Two men living about the middle of the eighteenth century, Lord Lyttleton and Gilbert West, wrote books which became famous: the former on the conversion of Saul of Tarsus, the latter on the resurrection of Christ. Both were unbelievers and swayed by popular infidelity. The two felt the time had come to administer a death blow to Christianity. They selected two themes, believing them to be the most vital points in the line of Christian defense. If the resurrection could be proved a myth, and Saul’s conversion a delusion, then the defeat of Christianity was assured. They agreed upon their tasks, separated to study their themes and write their books. When they met with their completed works, they discovered that they each had written in exactly the opposite sense to that which they had intended. Both had been convinced of the reality of that which they had disbelieved. Saul’s conversion had about it every mark of reality. The evidence for the resurrection of the Lord Jesus was complete and convincing! 

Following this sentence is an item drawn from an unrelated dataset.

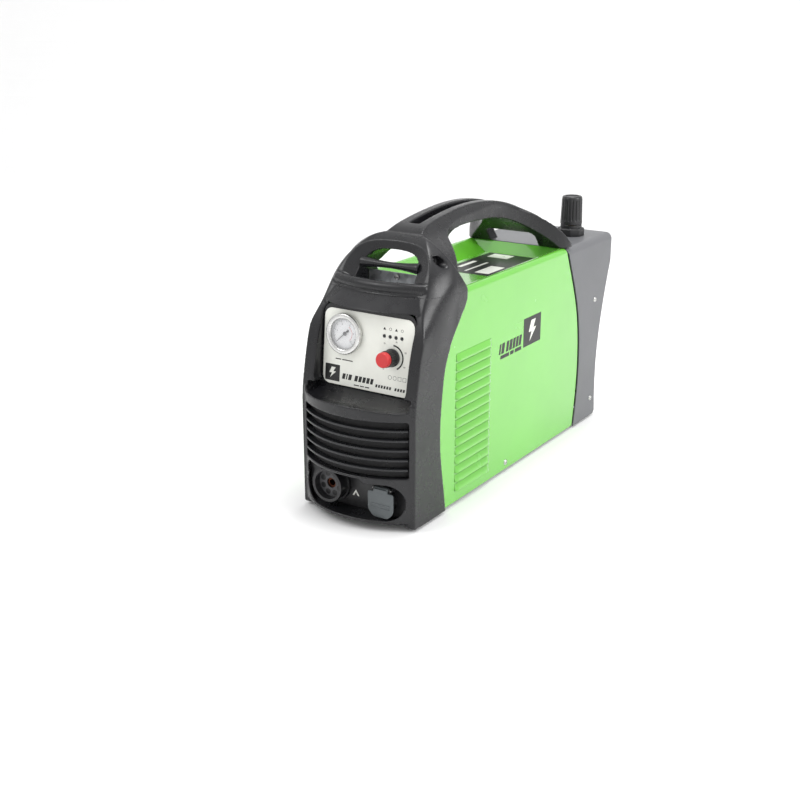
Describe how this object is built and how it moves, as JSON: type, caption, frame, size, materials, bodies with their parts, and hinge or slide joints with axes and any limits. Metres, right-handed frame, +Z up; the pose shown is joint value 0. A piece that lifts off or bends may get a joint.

We may well say, “The Lord is risen indeed!” with confidence and exultation. During the early days of the Soviet regime, Russian Marxist Anatoly Lunatcharsky lectured for an hour and a half in Moscow against Christianity. He aimed at proving it to be a superstition without any basis in fact. Having finished, he proposed a discussion but stipulated that no speaker should take more than five minutes. A young man in the audience, deeply moved, mounted the platform. He gazed at the throng and then in loud tones gave the well-known Easter greeting, “Brothers and sisters, Christ is risen.” The whole audience rose as one and thundered out the response, “He is risen indeed!” 

The young man turned to the lecturer and said, “I have nothing more to say.” And in truth on that point nothing more needed to be said. The evidence for the resurrection had long before been tested to the utmost. The truth of it remains unshaken.